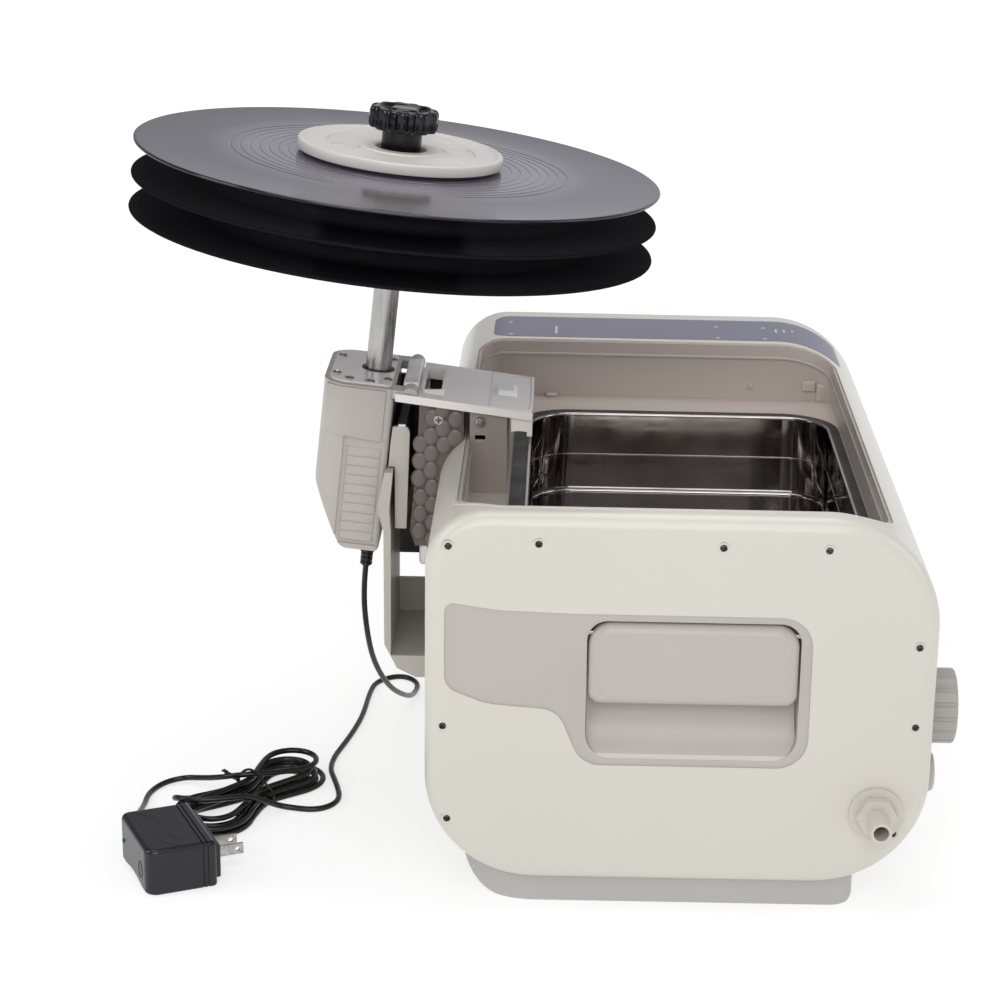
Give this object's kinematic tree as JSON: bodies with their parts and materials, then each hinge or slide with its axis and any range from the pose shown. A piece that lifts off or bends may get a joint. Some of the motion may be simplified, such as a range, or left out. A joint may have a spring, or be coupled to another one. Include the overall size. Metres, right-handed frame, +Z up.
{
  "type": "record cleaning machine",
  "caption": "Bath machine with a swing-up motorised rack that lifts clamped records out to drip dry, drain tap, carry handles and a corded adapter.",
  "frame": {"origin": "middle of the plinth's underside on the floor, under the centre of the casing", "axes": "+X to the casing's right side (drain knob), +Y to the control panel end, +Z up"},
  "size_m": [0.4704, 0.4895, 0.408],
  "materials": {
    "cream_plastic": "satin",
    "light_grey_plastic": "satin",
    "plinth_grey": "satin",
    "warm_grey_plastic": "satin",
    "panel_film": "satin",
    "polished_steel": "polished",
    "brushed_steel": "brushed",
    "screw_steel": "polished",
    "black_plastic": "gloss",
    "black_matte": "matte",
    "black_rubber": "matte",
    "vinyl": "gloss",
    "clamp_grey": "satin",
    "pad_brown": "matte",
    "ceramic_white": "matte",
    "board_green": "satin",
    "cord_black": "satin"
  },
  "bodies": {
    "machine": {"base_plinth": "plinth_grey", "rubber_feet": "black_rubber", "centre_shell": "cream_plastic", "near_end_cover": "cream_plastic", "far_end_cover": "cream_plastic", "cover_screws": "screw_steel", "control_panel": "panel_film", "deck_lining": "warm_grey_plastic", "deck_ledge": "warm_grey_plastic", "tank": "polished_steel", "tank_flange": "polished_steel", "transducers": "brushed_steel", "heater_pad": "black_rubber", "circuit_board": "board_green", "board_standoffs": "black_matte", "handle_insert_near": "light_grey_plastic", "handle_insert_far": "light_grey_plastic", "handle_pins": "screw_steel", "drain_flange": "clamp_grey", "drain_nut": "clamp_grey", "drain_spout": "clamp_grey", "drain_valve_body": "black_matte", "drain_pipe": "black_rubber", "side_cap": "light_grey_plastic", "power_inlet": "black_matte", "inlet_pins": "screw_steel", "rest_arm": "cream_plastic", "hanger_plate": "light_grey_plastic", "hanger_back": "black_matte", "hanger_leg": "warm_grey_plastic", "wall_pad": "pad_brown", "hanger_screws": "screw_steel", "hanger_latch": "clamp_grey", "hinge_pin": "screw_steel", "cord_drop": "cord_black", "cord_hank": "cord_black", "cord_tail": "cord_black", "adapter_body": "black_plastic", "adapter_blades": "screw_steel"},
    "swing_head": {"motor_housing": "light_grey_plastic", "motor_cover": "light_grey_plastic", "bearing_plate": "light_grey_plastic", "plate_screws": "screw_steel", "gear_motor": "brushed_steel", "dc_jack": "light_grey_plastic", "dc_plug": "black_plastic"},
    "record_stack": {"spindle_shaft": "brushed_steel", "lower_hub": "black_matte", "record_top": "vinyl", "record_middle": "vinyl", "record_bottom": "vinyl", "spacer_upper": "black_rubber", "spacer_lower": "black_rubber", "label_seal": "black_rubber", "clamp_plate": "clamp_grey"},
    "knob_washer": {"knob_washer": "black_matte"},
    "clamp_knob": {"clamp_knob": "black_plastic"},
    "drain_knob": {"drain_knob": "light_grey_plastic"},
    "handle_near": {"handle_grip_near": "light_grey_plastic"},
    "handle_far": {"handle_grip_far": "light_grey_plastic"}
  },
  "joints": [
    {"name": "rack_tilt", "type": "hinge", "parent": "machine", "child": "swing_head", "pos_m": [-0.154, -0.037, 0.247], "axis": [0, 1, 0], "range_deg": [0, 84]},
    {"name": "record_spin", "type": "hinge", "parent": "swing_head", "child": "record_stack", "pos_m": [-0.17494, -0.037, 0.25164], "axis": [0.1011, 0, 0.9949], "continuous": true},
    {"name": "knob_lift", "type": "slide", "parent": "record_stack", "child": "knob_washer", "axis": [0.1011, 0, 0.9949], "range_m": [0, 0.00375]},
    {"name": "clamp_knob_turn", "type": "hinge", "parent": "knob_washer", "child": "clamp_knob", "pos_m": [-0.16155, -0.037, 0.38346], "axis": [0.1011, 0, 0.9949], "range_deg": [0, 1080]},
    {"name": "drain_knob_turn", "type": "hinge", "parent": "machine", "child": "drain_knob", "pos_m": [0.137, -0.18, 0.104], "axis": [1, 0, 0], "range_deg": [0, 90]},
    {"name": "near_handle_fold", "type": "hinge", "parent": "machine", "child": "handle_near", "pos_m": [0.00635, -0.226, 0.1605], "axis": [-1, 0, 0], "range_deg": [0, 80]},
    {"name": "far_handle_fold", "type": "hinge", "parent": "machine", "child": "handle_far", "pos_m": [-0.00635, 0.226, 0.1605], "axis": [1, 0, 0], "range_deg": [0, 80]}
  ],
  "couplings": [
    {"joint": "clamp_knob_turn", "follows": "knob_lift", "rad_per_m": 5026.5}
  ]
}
##########
#### [Instruction]
Point out every line holding the string "materials" and copy it.

#### [Correct output]
Give this object's kinematic tree as JSON: bodies with their parts and materials, then each hinge or slide with its axis and any range from the pose shown. A piece that lifts off or bends may get a joint. Some of the motion may be simplified, such as a range, or left out. A joint may have a spring, or be coupled to another one. Include the overall size. Metres, right-handed frame, +Z up.
  "materials": {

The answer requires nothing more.